Hoeflich goes on to write that the hosts frequently make false or misleading statements. “I have just been shocked by the number of times I have heard talk show hosts make incorrect statements of fact,” Hoeflich writes. “Sometimes I think that they simply make things up as they go along. I suppose that the explanation for this may well be that no one can know everything and since people often telephone with obscure questions, one cannot expect the host's show to know all the answers. But must they give incorrect answers?”

Oddly, nowhere in his 600-word column does Hoeflich cite an example of a false or misleading statement. One would expect an attorney to provide evidence to back up a charge.

Hoeflich then takes a stab at determining the make up of the talk radio audience. “My sense is that the listeners tend to be people in cars and trucks, elderly folks sitting at home, and those who, for one reason or another, have little better to do,” he writes.

This may come as a surprise to Hoeflich, but there are many people who are capable of listening to talk radio at the same time they are doing other things.
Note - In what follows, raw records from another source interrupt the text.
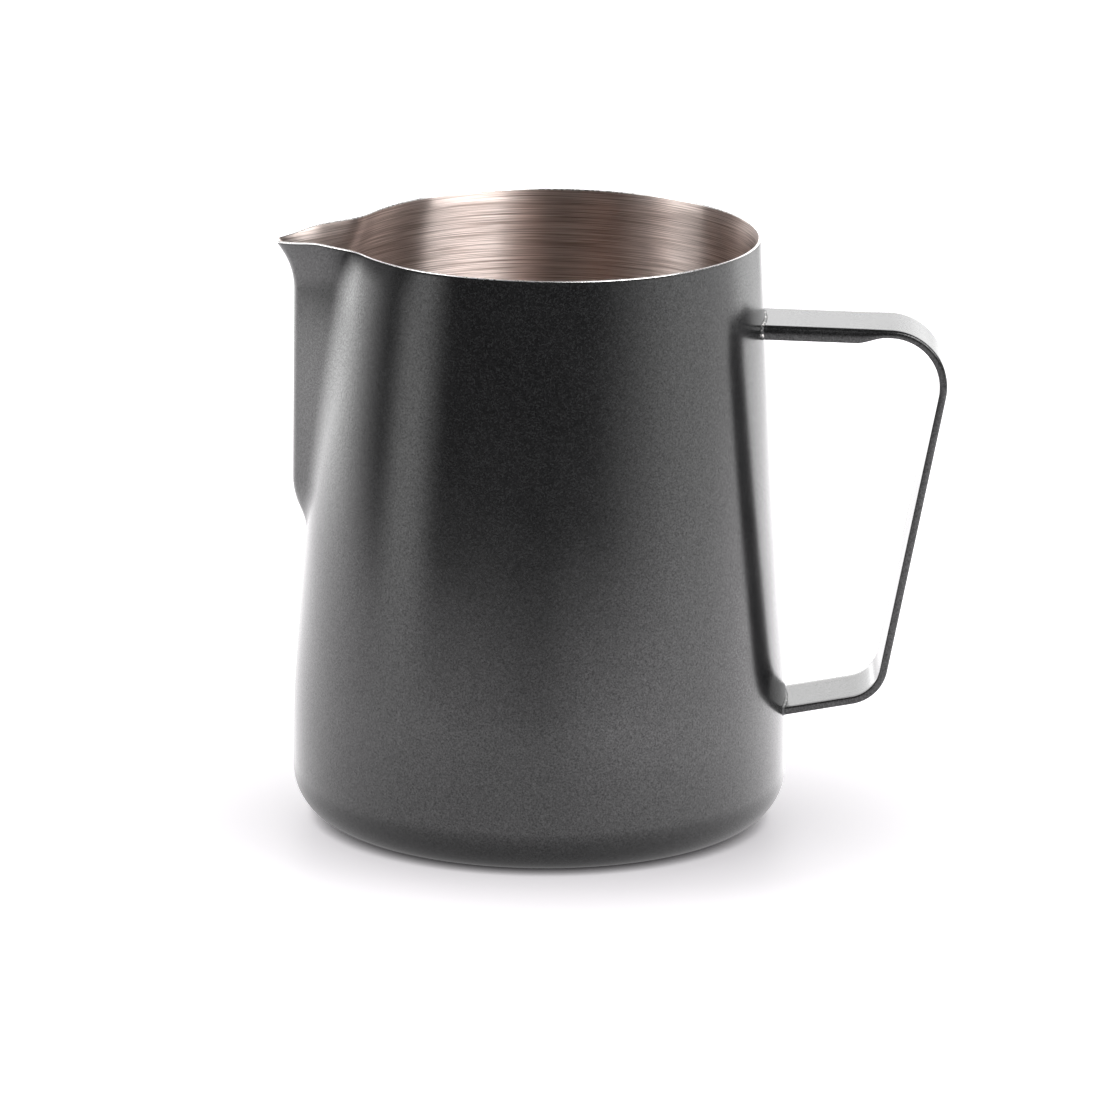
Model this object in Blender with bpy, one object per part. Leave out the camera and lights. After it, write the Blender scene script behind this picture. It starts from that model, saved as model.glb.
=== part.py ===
"""Milk frothing pitcher of about half a litre, in metres, +Z up.

The origin is the centre of the flat base.  The spout points to -X and the handle
to +X, and both halves are mirror images across the XZ plane.  The vessel is one
pressed sheet of even thickness.  The handle is one bent strap, and a weld run
joins each of its ends to the vessel.
"""
import math

import bmesh
import bpy
from mathutils import Vector

MM = 0.001

# Vessel
HEIGHT = 108.6 * MM            # rim height, away from the spout
BODY_RADIUS = 45.0 * MM        # outer radius of the cylindrical foot
WALL = 0.8 * MM                # sheet thickness
BASE_CORNER = 9.4 * MM         # outer radius of the rounded bottom edge
WAIST_Z = 23.6 * MM            # where the cone would meet the cylindrical foot
WAIST_ARC = 160.0 * MM         # radius of the soft bend there
CONE_ANGLE = math.radians(4.22)
MOUTH_START_Z = 50.0 * MM      # above this, the pressed spout draws the mouth in
MOUTH_SHRINK = 0.6 * MM        # loss of radius at the rim
MOUTH_SHIFT = 1.05 * MM        # shift of the mouth towards the handle at the rim

# Spout: a wedge with a rounded nose, blended into the round wall
SPOUT_REACH = 45.35 * MM       # nose line, measured from the vessel's axis
SPOUT_FOOT_Z = 60.4 * MM       # below this the nose line runs back into the wall
SPOUT_FOOT_ANGLE = math.radians(24.0)
SPOUT_FOOT_ROUND = 1.2 * MM
SPOUT_FOOT_BELOW = 9.0 * MM    # the nose line's bend reaches this far below its foot
SPOUT_FOOT_ABOVE = 2.7 * MM
SPOUT_HALF_ANGLE = math.radians(57.0)
SPOUT_HALF_ANGLE_RIM = math.radians(42.5)
SPOUT_OPENING_Z = 70.0 * MM    # above this the wedge opens towards its rim angle
OPENING_POWER = 3.5
NOSE_POWER = 2.0
NOSE_RADIUS = 4.0 * MM
NOSE_RADIUS_RIM = 3.2 * MM
SPOUT_BLEND = 1.2 * MM         # size of the hollow fillet along each side
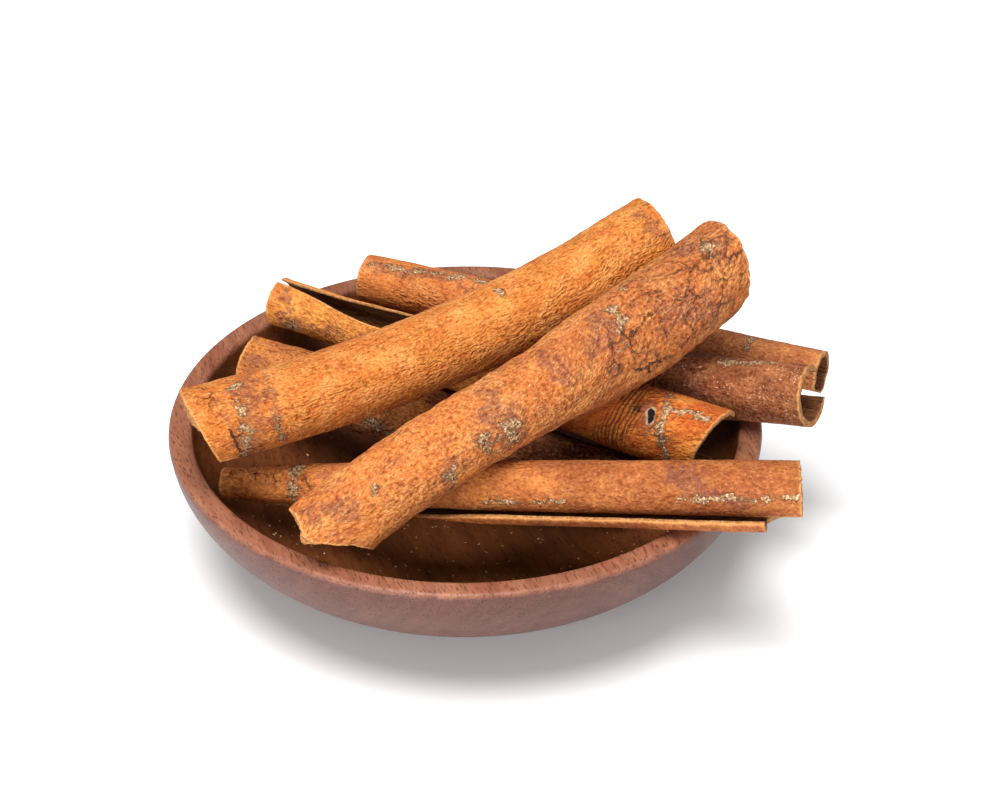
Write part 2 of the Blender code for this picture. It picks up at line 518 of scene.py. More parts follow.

In fact, many of those people in cars and trucks are actually driving while listening. As far as being elderly (ageism, anyone?), a Talkers Magazine survey in 2004 found that just 7 percent of the talk radio audience is 65 or older. Eighty-four percent of the audience is between 25 and 64, i.e., the years during which most people are in the workforce. Seventy-two percent voted in the 2000 election, 70 percent have at least some college, and 68 percent have annual household incomes over $50,000. It appears as if the talk radio audience includes many in the productive middle class, not folks with nothing better to do.

Hoeflich concludes his column as such: “Isn't it time to get rid of the ‘shock jocks,’ the angry, bitter, outrageous talk show hosts, and the ignorant masters of nothing and begin to offer radio programs that entertain and educate rather than reinforce prejudice, intolerance, and hatred? I hope so.”

If it is “dangerous,” liberals naturally want to get rid of it. Handguns kill people, get rid of them. Alar poisons children, get rid of it. Abortion kills babies, get … well, there are exceptions.

After reading Hoeflich’s columns for several years, I believe his 600-word column could have been reduced to three sentences: “I recently discovered talk radio. It is overwhelmingly conservative. Therefore, we need to get rid of it.”

I suppose I should cut Hoeflich a little slack. The day after his column appeared in the Journal-World, the New York Post reported that the Secret Service was investigating the all liberal Air America for “shooting” President Bush on-air. Of course, I don’t believe you can pick up Air America on an AM radio in Lawrence, Kansas. In any case, I doubt Hoeflich heard anything as “dangerous” as that from conservative talk show hosts. And if we’re going to get rid of “outrageous” talk radio hosts, perhaps those who advocate the assassination of a president should be gotten rid of first. However, it’s my sense that Hoeflich will give Air America a pass.